NEW YORK--(BUSINESS WIRE)--Artius Acquisition Inc. (the "Company") announced today that it priced its initial public offering of 63,000,000 units at $10.00 per unit. The units will be listed on The Nasdaq Capital Market ("Nasdaq") and trade under the ticker symbol "AACQU" beginning July 14, 2020. Each unit consists of one Class A ordinary share and one-third of one redeemable warrant. Each whole warrant entitles the holder thereof to purchase one Class A ordinary share at a price of $11.50 per share. Only whole warrants are exercisable. Once the securities comprising the units begin separate trading, the Class A ordinary shares and redeemable warrants are expected to be listed on Nasdaq under the symbols "AACQ" and "AACQW," respectively.
Credit Suisse and Goldman Sachs & Co. LLC are acting as joint book-running managers. The Company has granted the underwriters a 45-day option to purchase up to an additional 9,450,000 units at the initial public offering price to cover over-allotments, if any.
About Artius Acquisition Inc.
The Company is a blank check company formed for the purpose of effecting a merger, share exchange, asset acquisition, share purchase, reorganization or similar business combination with one or more businesses. The Company intends to focus on technology enabled businesses that directly or indirectly offer specific technology solutions, broader technology software and services, or financial services to companies of all sizes. The Company is co-founded by Charles Drucker, the former CEO of WorldPay, Inc., a leading payments company, and its predecessor company, Vantiv. Inc., and Boon Sim, the Founder and Managing Partner of Artius Capital Partners LLC.
The offering is being made only by means of a prospectus. When available, copies of the prospectus may be obtained from Credit Suisse Securities (USA) LLC, Attn: Prospectus Department, 6933 Louis Stephens Drive, Morrisville, NC 27560, Telephone: 1-800-221-1037, Email: email@example.com; or Goldman Sachs & Co. LLC, Attention: Prospectus Department, 200 West Street, New York, NY 10282, Telephone: 1-866-471-2526, Email: Prospectusfirstname.lastname@example.org.

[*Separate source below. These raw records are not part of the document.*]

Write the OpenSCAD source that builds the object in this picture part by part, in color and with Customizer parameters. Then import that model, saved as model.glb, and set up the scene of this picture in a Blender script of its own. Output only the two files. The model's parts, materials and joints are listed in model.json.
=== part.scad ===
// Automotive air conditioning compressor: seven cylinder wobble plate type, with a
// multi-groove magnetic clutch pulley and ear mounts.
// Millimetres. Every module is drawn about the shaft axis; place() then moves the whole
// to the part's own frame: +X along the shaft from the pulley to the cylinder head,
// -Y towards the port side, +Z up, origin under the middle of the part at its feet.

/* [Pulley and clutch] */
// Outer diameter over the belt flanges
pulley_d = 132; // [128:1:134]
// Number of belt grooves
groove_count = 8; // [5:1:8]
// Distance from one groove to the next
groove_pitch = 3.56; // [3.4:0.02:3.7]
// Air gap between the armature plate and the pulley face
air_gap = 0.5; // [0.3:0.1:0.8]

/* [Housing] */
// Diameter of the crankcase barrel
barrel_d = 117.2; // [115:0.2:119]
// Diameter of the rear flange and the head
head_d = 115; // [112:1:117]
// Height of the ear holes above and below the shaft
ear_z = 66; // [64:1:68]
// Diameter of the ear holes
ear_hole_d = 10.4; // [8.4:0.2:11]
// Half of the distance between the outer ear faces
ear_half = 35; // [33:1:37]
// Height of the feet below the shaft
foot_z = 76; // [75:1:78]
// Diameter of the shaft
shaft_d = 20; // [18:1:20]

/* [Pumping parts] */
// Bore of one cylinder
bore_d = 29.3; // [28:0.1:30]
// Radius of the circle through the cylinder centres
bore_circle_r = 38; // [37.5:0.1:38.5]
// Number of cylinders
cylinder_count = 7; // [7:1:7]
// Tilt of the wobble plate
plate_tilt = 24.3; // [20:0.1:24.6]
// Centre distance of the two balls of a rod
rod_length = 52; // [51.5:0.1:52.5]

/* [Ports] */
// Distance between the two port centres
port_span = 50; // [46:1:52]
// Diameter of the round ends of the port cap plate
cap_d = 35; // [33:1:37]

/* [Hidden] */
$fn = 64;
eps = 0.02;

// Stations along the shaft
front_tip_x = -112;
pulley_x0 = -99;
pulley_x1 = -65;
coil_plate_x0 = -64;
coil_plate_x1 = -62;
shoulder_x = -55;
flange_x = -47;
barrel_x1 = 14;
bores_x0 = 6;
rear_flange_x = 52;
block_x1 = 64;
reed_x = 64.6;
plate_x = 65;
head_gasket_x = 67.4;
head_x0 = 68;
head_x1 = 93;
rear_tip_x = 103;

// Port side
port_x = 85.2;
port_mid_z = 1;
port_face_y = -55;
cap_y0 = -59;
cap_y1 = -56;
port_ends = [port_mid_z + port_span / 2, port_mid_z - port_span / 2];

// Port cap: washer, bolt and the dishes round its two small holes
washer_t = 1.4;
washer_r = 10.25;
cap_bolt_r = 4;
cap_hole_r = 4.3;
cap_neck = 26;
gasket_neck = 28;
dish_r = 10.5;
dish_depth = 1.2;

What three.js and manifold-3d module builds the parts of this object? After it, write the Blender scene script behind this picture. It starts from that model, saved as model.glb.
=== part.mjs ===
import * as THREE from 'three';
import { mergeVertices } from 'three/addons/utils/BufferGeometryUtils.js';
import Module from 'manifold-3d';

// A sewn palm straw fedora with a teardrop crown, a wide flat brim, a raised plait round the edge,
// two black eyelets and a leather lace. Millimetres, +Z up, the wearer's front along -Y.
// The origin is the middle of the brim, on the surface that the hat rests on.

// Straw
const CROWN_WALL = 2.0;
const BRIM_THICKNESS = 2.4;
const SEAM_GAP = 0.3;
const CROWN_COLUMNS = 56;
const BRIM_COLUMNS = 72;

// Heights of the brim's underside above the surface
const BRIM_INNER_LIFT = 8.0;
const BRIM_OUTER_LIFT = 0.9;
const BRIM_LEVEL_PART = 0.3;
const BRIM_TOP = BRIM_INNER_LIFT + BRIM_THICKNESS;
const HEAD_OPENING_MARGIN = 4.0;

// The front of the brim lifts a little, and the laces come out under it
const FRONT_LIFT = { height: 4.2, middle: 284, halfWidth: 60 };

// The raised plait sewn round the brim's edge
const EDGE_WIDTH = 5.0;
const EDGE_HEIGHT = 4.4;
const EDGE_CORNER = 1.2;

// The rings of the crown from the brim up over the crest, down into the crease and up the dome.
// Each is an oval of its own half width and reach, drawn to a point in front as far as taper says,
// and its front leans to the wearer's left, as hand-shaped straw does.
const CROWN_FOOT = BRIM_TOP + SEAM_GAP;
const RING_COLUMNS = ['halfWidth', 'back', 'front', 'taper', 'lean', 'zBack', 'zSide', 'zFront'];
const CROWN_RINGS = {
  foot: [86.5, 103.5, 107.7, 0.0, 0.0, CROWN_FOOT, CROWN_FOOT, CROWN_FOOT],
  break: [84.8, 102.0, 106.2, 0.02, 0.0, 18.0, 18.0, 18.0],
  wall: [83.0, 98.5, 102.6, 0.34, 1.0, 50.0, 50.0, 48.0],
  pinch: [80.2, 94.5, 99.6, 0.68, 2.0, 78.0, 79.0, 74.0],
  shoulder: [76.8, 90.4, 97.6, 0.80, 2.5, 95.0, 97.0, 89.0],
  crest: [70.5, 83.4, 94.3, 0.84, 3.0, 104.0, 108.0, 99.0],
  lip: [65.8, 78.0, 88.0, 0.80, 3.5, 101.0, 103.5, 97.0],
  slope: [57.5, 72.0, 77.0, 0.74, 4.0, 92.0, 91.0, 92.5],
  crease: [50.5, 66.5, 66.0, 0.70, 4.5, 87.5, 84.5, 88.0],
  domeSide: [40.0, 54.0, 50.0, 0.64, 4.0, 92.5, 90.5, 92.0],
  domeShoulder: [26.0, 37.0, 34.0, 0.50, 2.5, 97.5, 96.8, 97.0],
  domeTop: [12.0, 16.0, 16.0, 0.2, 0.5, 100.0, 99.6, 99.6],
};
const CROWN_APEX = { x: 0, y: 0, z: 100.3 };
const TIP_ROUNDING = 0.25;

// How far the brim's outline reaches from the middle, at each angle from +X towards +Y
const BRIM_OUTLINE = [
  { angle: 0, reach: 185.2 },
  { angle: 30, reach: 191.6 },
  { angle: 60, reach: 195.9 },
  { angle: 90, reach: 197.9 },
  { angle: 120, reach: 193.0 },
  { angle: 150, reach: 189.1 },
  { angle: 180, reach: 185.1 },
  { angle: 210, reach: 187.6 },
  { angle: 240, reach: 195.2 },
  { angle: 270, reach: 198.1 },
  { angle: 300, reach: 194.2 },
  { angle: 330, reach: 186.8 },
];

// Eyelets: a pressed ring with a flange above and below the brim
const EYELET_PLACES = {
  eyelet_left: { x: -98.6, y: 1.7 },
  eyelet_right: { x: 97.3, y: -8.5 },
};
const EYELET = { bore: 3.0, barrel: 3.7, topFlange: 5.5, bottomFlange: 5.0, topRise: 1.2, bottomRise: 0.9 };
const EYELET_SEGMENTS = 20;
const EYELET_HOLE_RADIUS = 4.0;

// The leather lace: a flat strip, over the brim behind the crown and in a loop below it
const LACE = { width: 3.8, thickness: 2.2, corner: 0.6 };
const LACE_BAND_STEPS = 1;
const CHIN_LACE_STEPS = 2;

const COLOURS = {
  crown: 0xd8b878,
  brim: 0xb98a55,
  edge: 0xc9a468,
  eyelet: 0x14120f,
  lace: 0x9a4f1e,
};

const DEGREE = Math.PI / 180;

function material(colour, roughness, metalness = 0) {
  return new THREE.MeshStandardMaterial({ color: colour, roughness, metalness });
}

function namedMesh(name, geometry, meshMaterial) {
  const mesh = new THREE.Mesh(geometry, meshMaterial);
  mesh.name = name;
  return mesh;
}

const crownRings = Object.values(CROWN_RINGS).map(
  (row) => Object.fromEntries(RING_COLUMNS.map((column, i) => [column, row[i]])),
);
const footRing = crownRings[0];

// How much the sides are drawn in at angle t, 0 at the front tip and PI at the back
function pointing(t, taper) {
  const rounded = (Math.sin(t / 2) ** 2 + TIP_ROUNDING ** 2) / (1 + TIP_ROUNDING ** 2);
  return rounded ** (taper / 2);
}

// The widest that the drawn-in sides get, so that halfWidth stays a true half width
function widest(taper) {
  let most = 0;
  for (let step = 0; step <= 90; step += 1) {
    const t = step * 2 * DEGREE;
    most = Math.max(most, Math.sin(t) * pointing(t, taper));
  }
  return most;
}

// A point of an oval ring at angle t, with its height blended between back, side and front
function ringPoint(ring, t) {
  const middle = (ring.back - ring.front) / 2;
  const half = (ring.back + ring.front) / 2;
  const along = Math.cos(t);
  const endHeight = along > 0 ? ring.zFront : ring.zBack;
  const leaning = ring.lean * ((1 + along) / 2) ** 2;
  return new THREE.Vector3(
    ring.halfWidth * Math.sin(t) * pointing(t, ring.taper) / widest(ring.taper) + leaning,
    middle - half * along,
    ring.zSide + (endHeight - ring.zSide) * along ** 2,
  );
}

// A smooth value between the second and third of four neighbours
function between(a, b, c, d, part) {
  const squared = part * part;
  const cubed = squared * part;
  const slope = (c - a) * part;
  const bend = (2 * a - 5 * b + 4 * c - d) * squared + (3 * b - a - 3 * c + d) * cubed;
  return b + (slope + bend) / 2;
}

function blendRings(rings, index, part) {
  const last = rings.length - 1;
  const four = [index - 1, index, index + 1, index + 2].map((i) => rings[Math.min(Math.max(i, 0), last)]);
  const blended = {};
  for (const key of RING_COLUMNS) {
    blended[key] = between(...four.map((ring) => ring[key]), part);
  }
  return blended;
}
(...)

Registration statements relating to the securities became effective on July 13, 2020. This press release shall not constitute an offer to sell or the solicitation of an offer to buy, nor shall there be any sale of these securities in any state or jurisdiction in which such offer, solicitation or sale would be unlawful prior to registration or qualification under the securities laws of any such state or jurisdiction.
This press release contains statements that constitute "forward-looking statements," including with respect to the proposed initial public offering and the anticipated use of the net proceeds. No assurance can be given that the offering discussed above will be completed on the terms described, or at all, or that the net proceeds of the offering will be used as indicated. Forward-looking statements are subject to numerous conditions, many of which are beyond the control of the Company, including those set forth in the Risk Factors section of the Company's preliminary prospectus for the Company's offering filed with the U.S. Securities and Exchange Commission (the "SEC"). Copies of these documents are available on the SEC's website, www.sec.gov. The Company undertakes no obligation to update these statements for revisions or changes after the date of this release, except as required by law.